BEIJING — Doomsayers about China’s economy have been wrong in the past, and they are wrong again today, said prominent US economist and author Stephen Roach — who added that the country reported first half GDP growth of 6.9, exceeding the 6.7 percent rise in 2016, as well as beating the consensus of forecasters.
Forecasters find it difficult to resist superimposing cliches about developed economies on China, but they overlook deeper issues shaping the China growth debate, said Roach, who is a senior fellow at Yale University’s Jackson Institute for Global Affairs.
The latest bout of pessimism over the Chinese economy has focused on the twin headwinds of deleveraging and a tightening of the property market.
Roach said that China, with a far larger savings cushion than others and a relatively small sovereign debt burden of 49 percent of GDP, was in much better shape to avoid a sovereign debt crisis.
There is always good reason to worry about the Chinese property market, but unlike those of other fully urbanized major economies, China’s housing market enjoys ample support from the demand side, noted Roach, who is the former chairman of the Morgan Stanley’s Asian operations.
International financial heavyweights upgraded their outlooks for the Chinese economy.
The International Monetary Fund recently raised its estimate for China’s 2017 growth to 6.7 percent, 0.1 percentage points higher than its last prediction.
The IMF move has been interpreted as a show of confidence in China’s economic growth, considering a solid first quarter underpinned by previous policy easing and supply-side reform, including efforts to reduce excess capacity in the industrial sector.
JPMorgan and Nomura Securities raised their annual growth forecasts to 6.8 percent from 6.7 percent, respectively, while Citigroup and Standard Chartered Bank both revised their 2017 projections upward by 0.2 percentage points to 6.8 percent.
The expanding consumption and services industries as well as increasing private investment in China will boost growth despite slowing investment in infrastructure and real estate in the second half of the year, on top of a financial deleveraging, said JPMorgan.

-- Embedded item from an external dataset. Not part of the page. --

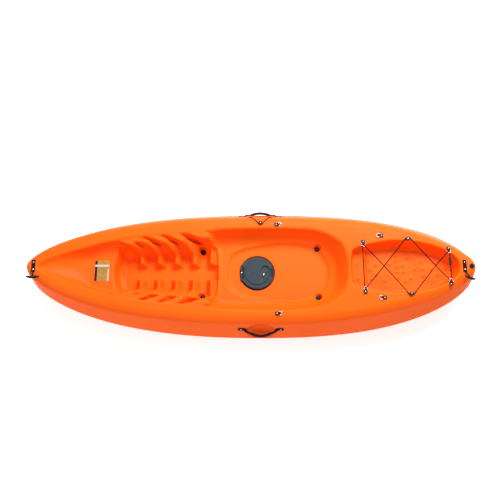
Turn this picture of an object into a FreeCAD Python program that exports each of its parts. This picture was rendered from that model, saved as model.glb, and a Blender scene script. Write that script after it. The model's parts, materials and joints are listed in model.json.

The Asian Development Bank revised China’s growth up to 6.7 percent this year and 6.4 percent next year, from 6.5 percent and 6.2 percent, respectively, in its latest outlook supplement.
The ADB said increases in both domestic consumption and foreign trade helped promote China’s economic outlook, which came as a result of a steady rise in both personal income and public spending.
Acknowledging China’s slower economic growth with reformed structures under the new normal, these institutions showed less concern about prospects of a hard economic landing for the country and financial risks compared with last year, and indicated that China is expected to continue stabilizing.
“What happens in China doesn’t stay in China,” said Maurice Obstfeld, IMF chief economist. “Strong Chinese growth drives growth particularly in Asia, but also throughout the world.”